**What you are asked to do**
Reproduce the span that opens at the line containing "Model this object" and closes at the line containing "TUBE_SIDES = 2", both lines included, without alteration and without any other line.

**Records shown**
········
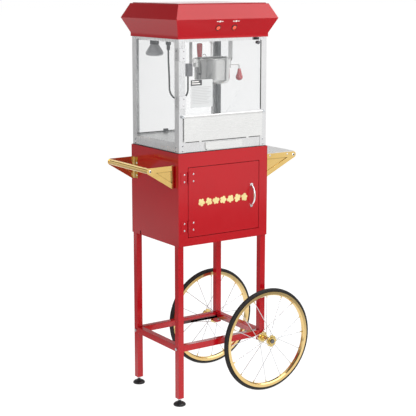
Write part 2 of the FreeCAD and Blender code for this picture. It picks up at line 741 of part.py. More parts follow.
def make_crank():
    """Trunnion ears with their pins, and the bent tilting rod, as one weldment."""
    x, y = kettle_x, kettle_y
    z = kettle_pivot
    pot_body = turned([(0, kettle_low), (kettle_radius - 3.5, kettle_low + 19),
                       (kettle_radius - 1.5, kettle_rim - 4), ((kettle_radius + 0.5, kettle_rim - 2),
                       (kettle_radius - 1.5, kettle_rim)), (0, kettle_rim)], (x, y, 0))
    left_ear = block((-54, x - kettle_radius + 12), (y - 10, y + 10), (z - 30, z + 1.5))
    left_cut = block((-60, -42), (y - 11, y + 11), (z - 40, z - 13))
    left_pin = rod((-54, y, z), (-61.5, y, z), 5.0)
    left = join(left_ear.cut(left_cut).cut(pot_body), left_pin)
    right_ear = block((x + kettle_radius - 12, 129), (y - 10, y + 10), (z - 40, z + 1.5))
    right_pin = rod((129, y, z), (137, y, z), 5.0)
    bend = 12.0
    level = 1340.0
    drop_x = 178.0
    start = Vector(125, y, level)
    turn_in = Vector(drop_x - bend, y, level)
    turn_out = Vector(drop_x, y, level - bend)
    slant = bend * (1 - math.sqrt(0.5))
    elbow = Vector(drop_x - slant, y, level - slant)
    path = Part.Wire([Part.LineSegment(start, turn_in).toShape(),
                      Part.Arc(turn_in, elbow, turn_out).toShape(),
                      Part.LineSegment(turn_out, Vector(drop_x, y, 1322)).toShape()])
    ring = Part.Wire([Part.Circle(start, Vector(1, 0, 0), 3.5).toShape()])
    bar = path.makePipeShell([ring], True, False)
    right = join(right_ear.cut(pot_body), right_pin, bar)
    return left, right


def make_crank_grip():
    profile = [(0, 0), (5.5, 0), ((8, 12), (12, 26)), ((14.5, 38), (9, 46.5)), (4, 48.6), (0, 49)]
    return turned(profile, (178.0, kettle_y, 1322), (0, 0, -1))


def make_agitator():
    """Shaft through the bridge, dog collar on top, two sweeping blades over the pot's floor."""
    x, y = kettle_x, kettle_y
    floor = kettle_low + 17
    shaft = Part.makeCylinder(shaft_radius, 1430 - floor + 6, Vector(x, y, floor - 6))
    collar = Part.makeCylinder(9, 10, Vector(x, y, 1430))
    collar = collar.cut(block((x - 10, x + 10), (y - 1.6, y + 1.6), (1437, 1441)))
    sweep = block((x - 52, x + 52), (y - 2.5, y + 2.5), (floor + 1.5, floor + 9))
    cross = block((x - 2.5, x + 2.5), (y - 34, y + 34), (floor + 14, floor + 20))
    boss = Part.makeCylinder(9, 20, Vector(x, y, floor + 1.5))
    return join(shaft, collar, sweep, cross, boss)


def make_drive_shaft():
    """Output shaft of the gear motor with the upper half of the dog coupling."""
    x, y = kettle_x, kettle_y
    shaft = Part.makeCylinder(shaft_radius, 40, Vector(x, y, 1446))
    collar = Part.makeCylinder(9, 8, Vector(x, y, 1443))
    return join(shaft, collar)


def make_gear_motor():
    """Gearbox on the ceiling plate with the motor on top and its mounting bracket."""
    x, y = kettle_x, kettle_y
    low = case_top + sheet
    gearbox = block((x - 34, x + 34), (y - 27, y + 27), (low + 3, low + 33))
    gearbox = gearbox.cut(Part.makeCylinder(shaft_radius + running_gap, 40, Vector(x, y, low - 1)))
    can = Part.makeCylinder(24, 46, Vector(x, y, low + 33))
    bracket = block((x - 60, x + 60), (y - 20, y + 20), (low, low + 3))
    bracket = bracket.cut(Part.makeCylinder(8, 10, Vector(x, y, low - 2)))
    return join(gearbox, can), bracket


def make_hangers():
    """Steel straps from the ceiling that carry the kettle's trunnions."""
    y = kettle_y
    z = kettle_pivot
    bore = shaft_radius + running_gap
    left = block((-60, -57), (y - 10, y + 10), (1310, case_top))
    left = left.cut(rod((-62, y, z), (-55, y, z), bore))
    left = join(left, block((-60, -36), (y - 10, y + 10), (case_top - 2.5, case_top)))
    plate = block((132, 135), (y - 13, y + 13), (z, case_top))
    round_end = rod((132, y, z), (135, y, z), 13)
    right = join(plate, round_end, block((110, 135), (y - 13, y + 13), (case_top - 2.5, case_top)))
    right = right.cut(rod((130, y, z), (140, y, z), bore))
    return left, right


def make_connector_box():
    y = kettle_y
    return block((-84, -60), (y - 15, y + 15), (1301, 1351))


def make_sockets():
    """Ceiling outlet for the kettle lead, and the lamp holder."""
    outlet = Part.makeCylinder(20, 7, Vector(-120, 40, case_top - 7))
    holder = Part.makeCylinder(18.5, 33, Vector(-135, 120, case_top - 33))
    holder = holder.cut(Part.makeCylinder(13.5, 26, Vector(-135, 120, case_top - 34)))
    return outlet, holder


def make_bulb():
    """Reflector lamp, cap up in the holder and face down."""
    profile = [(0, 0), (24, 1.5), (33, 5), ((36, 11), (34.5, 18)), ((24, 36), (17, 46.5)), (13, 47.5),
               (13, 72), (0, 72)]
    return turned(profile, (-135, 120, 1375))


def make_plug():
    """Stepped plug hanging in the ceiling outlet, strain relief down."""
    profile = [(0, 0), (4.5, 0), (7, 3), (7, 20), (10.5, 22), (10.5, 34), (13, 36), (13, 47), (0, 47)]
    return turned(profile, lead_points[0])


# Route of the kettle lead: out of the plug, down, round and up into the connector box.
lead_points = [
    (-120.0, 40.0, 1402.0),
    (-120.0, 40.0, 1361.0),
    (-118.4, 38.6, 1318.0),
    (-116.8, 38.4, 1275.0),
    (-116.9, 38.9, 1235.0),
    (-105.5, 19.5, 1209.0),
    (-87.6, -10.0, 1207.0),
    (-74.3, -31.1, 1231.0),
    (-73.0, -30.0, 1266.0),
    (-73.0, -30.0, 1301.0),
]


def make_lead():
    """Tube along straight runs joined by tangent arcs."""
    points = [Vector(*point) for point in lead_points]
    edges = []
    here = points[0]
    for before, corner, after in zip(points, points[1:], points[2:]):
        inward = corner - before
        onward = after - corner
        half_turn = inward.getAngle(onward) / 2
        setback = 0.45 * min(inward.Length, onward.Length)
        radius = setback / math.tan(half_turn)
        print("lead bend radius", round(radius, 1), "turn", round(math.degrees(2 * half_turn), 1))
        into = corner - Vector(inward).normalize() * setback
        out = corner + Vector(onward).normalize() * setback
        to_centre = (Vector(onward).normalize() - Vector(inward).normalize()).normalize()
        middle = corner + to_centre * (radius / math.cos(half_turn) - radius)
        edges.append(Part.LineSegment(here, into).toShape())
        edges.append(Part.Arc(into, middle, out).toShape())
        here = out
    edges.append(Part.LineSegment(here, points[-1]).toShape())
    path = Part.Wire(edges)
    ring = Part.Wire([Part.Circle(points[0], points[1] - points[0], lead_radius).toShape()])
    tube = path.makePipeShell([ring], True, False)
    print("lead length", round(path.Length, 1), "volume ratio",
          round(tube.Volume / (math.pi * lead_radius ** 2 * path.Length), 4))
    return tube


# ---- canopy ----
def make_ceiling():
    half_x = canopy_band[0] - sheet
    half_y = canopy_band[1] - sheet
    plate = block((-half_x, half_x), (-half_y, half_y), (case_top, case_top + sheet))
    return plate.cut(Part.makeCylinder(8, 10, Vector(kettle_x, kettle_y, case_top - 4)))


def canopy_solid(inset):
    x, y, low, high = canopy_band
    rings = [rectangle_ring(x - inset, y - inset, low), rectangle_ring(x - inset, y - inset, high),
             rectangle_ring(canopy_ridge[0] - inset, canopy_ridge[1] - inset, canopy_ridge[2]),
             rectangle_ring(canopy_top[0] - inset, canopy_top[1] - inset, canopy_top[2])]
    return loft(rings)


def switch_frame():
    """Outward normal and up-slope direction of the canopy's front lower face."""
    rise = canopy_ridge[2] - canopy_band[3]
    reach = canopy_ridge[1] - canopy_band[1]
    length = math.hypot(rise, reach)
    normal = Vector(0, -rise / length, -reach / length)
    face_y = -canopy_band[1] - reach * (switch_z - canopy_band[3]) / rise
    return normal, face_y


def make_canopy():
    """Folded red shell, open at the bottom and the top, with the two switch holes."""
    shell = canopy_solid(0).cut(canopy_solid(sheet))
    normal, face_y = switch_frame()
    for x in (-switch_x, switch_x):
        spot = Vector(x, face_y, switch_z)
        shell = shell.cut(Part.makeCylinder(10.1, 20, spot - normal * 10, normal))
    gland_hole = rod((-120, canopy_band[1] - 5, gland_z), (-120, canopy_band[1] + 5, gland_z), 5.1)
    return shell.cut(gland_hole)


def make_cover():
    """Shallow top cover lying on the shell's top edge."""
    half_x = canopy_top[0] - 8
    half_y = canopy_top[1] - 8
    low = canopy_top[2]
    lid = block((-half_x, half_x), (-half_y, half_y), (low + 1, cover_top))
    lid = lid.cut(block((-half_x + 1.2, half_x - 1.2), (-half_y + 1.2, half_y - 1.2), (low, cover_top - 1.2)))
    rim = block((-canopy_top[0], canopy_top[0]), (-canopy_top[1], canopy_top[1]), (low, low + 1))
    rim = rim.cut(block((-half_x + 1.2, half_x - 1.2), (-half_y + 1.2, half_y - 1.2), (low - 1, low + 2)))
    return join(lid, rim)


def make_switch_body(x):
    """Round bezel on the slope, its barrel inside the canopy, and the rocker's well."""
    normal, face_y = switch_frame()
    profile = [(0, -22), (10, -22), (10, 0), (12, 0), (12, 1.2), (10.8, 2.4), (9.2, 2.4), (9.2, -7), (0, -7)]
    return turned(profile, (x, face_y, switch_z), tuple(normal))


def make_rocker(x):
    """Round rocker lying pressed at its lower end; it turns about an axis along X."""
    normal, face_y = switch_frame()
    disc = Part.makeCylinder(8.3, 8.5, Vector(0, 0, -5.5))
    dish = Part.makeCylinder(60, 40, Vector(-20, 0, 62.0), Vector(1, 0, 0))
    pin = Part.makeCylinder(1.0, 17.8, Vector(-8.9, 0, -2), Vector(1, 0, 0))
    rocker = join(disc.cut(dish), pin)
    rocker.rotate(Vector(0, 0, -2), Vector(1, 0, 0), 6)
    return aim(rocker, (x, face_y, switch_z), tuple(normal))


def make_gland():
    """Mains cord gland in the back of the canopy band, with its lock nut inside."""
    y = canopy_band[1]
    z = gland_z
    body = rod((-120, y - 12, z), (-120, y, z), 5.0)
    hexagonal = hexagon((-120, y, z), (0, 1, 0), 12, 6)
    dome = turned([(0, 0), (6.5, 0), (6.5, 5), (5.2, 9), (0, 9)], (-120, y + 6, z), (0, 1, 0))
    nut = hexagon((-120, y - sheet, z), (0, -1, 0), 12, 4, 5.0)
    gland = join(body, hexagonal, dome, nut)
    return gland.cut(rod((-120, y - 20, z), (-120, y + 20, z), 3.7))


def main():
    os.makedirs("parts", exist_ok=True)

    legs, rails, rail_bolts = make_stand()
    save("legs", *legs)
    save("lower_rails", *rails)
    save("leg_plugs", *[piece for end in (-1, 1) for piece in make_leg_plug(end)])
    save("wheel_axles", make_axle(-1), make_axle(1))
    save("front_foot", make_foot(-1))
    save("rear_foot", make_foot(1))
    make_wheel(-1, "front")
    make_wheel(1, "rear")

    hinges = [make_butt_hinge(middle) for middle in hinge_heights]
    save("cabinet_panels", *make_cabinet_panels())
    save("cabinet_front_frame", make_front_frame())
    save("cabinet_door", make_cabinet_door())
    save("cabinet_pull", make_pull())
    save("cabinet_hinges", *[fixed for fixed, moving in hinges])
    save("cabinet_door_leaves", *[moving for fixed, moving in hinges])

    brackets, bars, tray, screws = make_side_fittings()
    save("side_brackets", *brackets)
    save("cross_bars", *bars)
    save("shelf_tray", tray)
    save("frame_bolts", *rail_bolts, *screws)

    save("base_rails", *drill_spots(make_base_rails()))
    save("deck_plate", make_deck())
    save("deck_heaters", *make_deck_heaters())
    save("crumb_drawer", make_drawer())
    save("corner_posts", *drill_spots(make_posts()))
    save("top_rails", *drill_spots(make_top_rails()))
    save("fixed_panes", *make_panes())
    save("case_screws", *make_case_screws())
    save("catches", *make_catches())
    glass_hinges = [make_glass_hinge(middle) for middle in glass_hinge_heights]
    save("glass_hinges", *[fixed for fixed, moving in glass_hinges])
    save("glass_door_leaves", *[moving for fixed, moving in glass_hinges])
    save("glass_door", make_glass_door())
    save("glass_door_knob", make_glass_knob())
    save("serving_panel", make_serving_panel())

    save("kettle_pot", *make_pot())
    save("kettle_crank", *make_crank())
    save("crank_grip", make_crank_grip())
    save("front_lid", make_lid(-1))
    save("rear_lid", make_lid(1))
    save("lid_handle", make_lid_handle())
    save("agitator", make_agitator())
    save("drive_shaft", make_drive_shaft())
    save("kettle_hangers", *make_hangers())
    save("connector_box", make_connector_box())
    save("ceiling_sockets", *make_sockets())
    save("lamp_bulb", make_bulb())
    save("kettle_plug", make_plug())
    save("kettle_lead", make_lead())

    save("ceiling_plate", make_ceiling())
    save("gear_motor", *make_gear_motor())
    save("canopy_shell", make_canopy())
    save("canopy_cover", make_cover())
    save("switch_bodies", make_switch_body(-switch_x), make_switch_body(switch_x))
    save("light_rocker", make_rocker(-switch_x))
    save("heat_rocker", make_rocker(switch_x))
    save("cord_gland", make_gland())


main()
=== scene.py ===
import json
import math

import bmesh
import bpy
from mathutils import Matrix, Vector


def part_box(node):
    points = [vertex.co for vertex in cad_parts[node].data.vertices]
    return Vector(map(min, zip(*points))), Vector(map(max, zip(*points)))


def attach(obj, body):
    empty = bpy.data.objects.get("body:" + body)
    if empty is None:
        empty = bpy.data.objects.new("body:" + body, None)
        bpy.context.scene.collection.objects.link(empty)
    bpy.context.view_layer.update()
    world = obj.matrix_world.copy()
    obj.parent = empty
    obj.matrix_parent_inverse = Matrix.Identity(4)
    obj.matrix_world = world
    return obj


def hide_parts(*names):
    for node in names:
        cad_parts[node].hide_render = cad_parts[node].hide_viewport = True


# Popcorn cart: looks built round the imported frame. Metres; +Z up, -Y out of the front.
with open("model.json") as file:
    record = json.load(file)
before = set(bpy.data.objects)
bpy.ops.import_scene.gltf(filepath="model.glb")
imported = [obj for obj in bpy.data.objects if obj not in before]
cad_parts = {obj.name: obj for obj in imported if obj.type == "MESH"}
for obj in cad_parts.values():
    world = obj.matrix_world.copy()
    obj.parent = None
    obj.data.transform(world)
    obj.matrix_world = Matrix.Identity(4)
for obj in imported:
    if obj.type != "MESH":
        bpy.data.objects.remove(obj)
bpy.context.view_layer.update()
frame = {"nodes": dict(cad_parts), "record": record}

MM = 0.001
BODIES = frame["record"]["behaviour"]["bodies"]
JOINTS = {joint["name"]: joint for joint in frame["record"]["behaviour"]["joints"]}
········
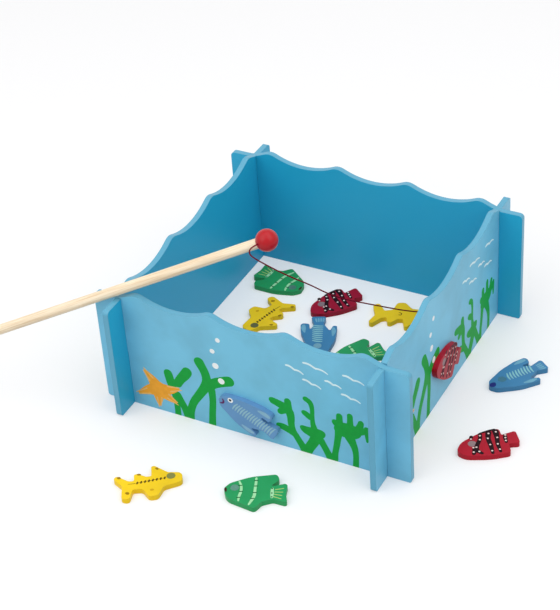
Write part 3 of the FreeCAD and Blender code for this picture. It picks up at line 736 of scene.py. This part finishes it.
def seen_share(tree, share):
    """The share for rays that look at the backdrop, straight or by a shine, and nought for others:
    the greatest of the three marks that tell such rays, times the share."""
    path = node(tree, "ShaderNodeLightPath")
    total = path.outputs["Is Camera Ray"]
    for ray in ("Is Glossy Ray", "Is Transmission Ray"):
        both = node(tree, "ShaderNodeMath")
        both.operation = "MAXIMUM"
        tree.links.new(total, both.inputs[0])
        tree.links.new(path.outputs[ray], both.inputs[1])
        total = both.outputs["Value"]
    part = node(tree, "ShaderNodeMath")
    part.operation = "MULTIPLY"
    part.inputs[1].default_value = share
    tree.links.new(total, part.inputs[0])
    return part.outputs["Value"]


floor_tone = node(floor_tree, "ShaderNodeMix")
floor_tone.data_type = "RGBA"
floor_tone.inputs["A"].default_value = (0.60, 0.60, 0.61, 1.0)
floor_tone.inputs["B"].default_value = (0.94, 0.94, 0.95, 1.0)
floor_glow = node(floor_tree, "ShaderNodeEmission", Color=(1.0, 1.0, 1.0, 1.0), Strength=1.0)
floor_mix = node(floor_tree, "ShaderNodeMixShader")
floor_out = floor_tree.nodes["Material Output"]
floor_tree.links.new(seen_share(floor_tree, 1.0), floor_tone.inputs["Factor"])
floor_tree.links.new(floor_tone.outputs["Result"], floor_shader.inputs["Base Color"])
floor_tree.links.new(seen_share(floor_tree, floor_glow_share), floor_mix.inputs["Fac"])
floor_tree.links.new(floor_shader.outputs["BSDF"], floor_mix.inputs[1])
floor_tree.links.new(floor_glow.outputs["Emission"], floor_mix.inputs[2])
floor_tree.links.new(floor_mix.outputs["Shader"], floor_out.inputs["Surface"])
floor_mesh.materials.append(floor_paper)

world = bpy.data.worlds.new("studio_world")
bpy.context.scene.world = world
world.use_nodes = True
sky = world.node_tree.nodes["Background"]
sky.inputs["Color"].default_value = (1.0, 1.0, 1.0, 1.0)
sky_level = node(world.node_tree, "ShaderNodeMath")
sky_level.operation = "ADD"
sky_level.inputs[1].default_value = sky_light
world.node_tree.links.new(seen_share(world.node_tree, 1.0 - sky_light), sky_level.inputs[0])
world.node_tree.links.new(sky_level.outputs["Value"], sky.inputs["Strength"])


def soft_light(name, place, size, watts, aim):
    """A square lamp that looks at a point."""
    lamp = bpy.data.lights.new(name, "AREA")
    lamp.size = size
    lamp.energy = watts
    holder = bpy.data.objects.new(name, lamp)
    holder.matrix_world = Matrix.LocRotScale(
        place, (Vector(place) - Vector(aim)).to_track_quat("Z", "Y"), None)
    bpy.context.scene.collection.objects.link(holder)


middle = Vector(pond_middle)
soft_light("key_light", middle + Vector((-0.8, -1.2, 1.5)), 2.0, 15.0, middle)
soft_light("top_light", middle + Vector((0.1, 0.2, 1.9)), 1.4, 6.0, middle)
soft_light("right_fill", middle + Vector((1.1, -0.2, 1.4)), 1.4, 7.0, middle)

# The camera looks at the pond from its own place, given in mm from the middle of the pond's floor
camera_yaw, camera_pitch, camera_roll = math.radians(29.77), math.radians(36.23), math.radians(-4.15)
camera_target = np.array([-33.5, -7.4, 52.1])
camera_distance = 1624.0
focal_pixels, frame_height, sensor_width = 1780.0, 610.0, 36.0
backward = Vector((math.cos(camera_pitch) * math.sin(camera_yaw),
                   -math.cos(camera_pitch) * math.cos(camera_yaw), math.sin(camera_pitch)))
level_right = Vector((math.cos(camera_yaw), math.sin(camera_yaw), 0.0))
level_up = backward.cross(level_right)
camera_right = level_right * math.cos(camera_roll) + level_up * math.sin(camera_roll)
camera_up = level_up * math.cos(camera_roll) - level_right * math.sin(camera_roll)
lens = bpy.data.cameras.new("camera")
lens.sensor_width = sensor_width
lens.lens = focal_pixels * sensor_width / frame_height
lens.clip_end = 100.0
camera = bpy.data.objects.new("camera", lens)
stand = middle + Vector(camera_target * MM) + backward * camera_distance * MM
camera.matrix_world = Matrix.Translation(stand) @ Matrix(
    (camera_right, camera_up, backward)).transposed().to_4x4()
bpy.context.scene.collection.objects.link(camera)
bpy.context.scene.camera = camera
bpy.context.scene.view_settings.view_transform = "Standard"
········
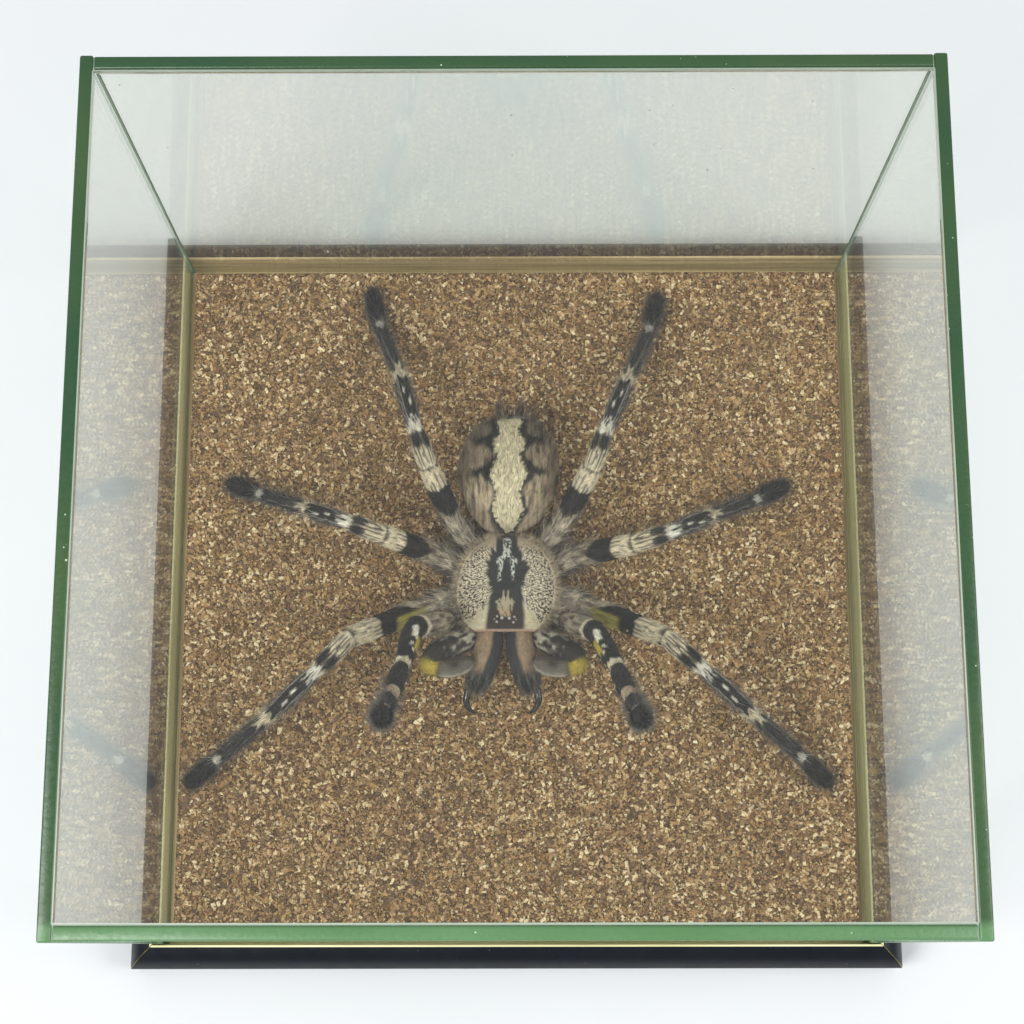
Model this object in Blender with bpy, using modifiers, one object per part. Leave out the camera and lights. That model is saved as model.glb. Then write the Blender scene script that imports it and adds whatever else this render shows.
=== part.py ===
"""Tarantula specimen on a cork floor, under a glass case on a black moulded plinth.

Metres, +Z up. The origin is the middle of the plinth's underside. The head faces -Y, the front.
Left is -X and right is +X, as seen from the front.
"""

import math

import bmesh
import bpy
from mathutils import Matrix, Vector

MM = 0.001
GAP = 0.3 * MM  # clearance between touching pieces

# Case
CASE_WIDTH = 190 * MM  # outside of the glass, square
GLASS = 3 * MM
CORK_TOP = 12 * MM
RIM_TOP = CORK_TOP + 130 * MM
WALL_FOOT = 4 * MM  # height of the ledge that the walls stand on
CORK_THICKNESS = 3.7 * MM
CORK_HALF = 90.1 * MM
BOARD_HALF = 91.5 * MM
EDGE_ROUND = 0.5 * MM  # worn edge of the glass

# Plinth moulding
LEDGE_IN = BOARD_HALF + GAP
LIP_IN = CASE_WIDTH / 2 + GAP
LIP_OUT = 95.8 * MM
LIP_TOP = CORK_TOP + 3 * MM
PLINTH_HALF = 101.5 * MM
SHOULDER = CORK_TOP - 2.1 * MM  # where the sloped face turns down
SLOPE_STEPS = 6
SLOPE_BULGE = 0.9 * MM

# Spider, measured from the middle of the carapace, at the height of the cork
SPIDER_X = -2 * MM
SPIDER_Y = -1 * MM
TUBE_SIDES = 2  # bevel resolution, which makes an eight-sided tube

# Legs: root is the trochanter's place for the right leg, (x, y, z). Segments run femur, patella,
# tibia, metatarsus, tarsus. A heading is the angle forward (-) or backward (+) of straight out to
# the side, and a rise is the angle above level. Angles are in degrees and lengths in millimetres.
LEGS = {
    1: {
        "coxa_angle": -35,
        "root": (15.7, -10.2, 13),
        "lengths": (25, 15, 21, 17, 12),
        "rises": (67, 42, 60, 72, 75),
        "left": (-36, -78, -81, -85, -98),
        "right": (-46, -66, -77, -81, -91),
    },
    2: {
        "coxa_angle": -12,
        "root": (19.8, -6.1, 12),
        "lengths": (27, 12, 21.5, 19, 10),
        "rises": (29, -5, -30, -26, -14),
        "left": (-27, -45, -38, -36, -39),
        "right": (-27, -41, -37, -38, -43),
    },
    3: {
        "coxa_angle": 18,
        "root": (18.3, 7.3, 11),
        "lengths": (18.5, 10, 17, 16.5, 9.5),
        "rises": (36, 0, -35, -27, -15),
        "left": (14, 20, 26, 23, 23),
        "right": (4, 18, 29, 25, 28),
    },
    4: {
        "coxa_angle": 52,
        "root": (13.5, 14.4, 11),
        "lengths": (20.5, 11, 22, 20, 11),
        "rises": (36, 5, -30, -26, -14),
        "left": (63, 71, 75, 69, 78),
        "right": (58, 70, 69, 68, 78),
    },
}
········
**Solved exercise**
Model this object in Blender with bpy, using modifiers, one object per part. Leave out the camera and lights. That model is saved as model.glb. Then write the Blender scene script that imports it and adds whatever else this render shows.
=== part.py ===
"""Tarantula specimen on a cork floor, under a glass case on a black moulded plinth.

Metres, +Z up. The origin is the middle of the plinth's underside. The head faces -Y, the front.
Left is -X and right is +X, as seen from the front.
"""

import math

import bmesh
import bpy
from mathutils import Matrix, Vector

MM = 0.001
GAP = 0.3 * MM  # clearance between touching pieces

# Case
CASE_WIDTH = 190 * MM  # outside of the glass, square
GLASS = 3 * MM
CORK_TOP = 12 * MM
RIM_TOP = CORK_TOP + 130 * MM
WALL_FOOT = 4 * MM  # height of the ledge that the walls stand on
CORK_THICKNESS = 3.7 * MM
CORK_HALF = 90.1 * MM
BOARD_HALF = 91.5 * MM
EDGE_ROUND = 0.5 * MM  # worn edge of the glass

# Plinth moulding
LEDGE_IN = BOARD_HALF + GAP
LIP_IN = CASE_WIDTH / 2 + GAP
LIP_OUT = 95.8 * MM
LIP_TOP = CORK_TOP + 3 * MM
PLINTH_HALF = 101.5 * MM
SHOULDER = CORK_TOP - 2.1 * MM  # where the sloped face turns down
SLOPE_STEPS = 6
SLOPE_BULGE = 0.9 * MM

# Spider, measured from the middle of the carapace, at the height of the cork
SPIDER_X = -2 * MM
SPIDER_Y = -1 * MM
TUBE_SIDES = 2  # bevel resolution, which makes an eight-sided tube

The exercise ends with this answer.